Terms and Data Information

Terms of use

The data presented here are released for the broader research community's benefit. You are welcome to freely download and explore the data. We encourage utilization and publication of frequency data for specific targeted sets of variants, such as analyzing candidate causal variants found in rare disease patients. However, we request refraining from publishing global (genome-wide) analyses of this data or large gene sets until after our papers are published, which is anticipated in 2025.

Citation in publications

Please cite our bioRxiv preprint for usage of the data from the Macaque Capture and Whole Exome Database (mCED) browser.

Data Generation

The sequencing reads were mapped to the rhesus reference genome assembly (Mmul_8.0.1 or Mmul_10) using BWA mem. Single nucleotide variants (SNVs) and short insertion/deletions (indels) were called following the GATK pipeline. Variants called based on the Mmul_8.0.1 genome assembly were subsequently mapped to the Mmul_10 assembly using the UCSC genome browser program liftOver. Any sites with mismatched reference nucleotides were corrected using bcftools.

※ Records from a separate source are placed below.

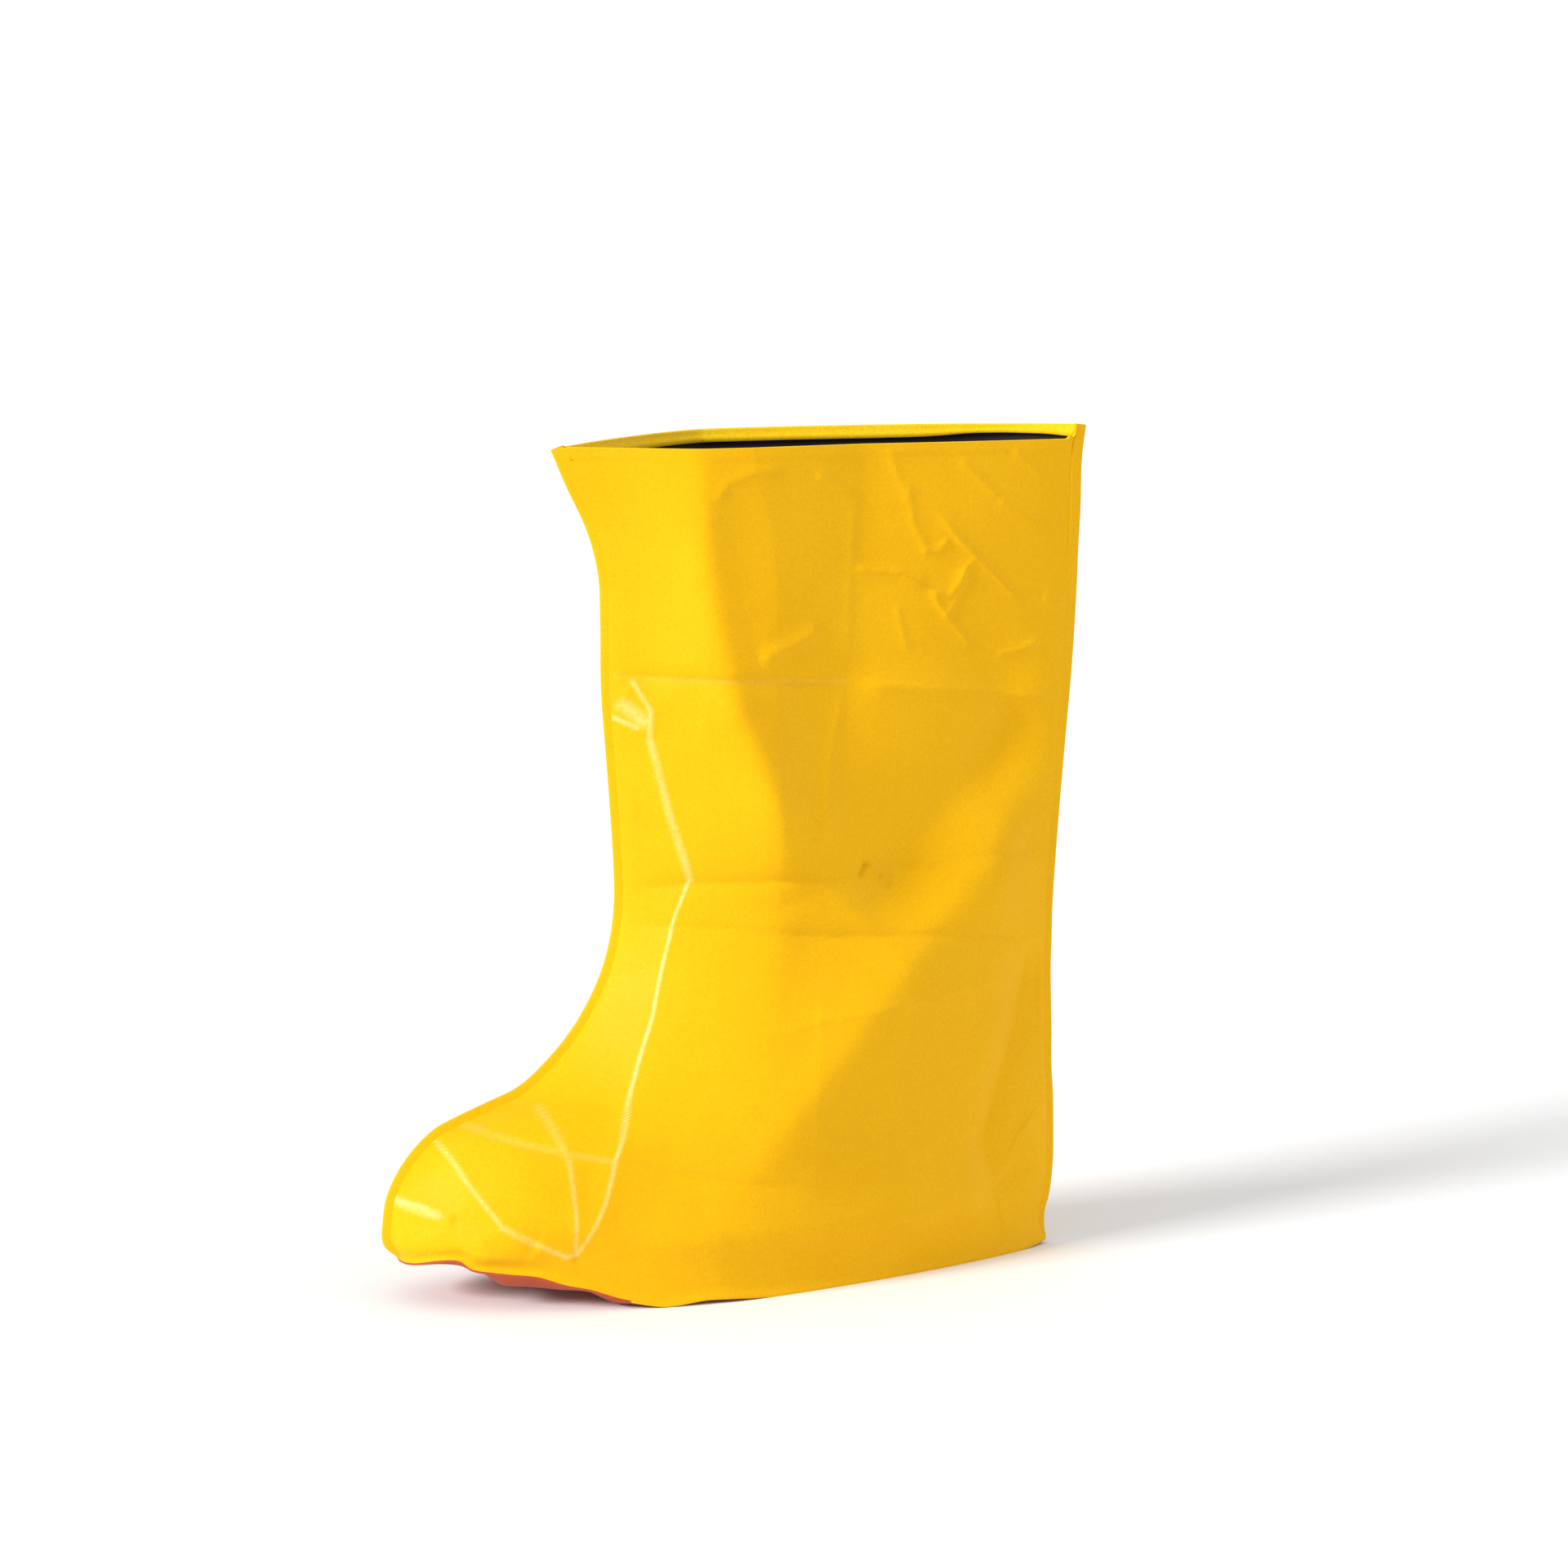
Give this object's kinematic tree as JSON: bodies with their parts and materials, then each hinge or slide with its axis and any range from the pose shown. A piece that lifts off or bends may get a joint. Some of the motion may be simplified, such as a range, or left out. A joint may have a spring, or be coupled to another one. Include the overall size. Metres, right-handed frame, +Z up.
{
  "type": "vinyl boot cover",
  "caption": "Knee-high slip-on boot cover of thin welded vinyl: hollow shaft and foot, open at the collar, with weld fins front and back, an inner hem band and a turned-up toe.",
  "frame": {"origin": "middle of the bounding box's bottom face, on the floor under the cover", "axes": "+X to the toe, +Y to the wearer's left, +Z up the shaft"},
  "size_m": [0.4048, 0.131, 0.458],
  "materials": {
    "side_vinyl": "satin",
    "sole_vinyl": "satin"
  },
  "bodies": {
    "root": {"upper": "side_vinyl", "collar_hem": "side_vinyl", "front_weld": "side_vinyl", "back_weld": "side_vinyl", "sole": "sole_vinyl"}
  },
  "joints": []
}
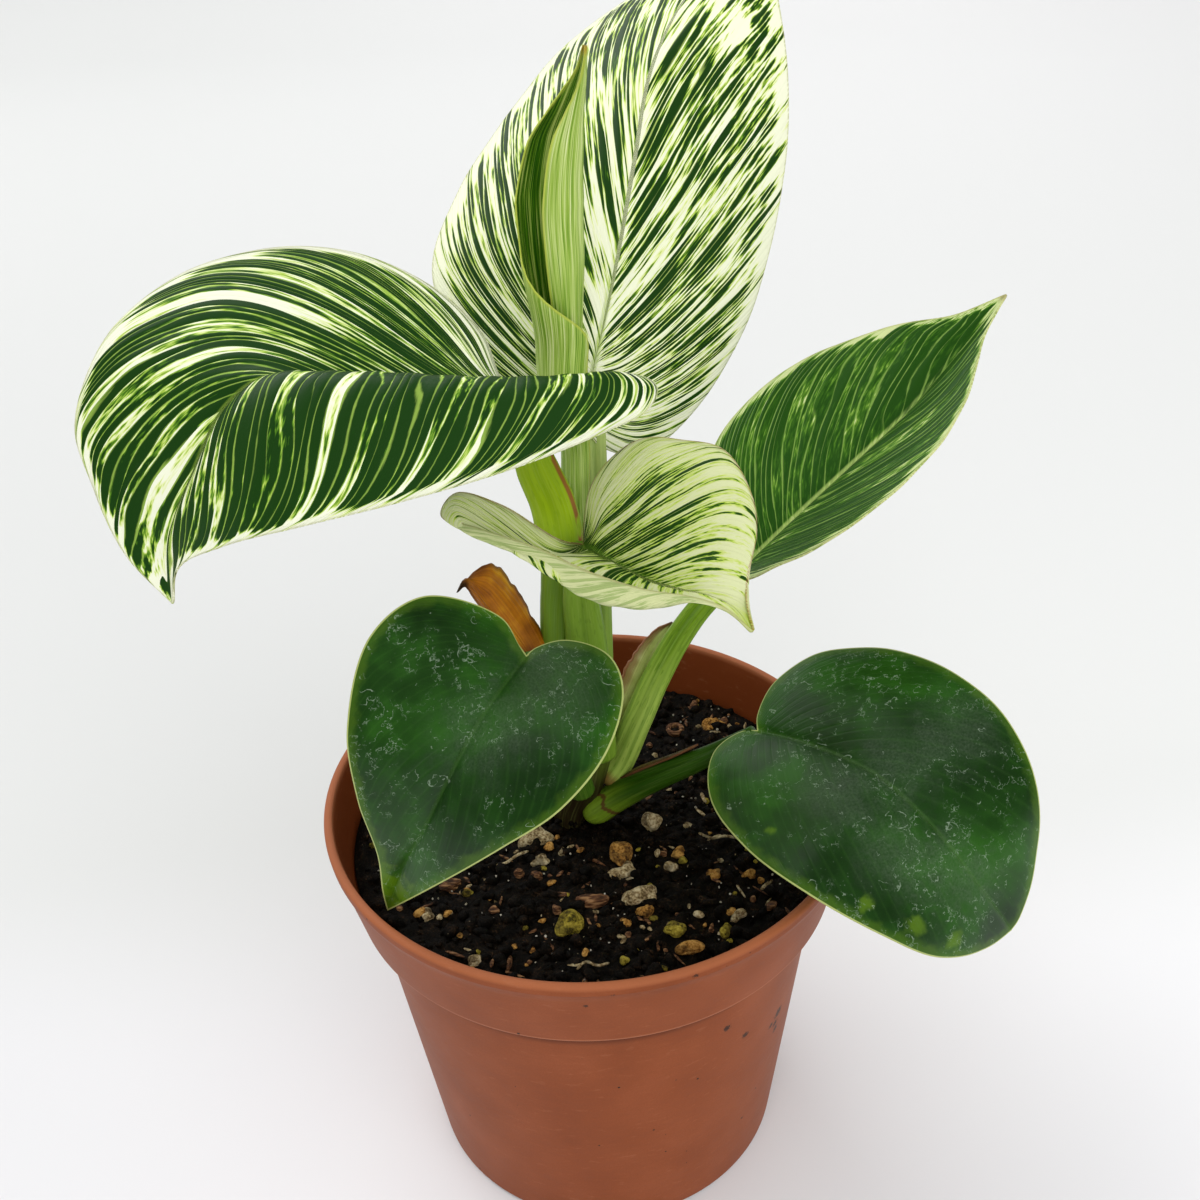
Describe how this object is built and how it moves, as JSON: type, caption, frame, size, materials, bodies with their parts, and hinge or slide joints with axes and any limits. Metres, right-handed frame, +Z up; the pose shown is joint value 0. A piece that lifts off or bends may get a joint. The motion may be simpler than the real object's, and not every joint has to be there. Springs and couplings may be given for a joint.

The sequenced variants underwent quality control and filtering based on the following criteria: 1. Variants labeled as "PASS" by GATK, meeting specific filtering conditions: QD < 5.0, QUAL < 30.0, FS > 15.0, MQ < 50.0, MQRankSum < -12.5, and ReadPosRankSum < -8.0. 2. Variants that remained dimorphic after assigning missing variants according to the following criteria: a) variants not called; b) heterozygous variant calls with allelic imbalance (AB>0.8 or AB<0.2); c) variant GQ per sample (from GATK) < 20; d) genotypes supported by less than 10 reads (DP < 10). 3. Sites where more than two distinct alleles were detected in a single subject were filtered out.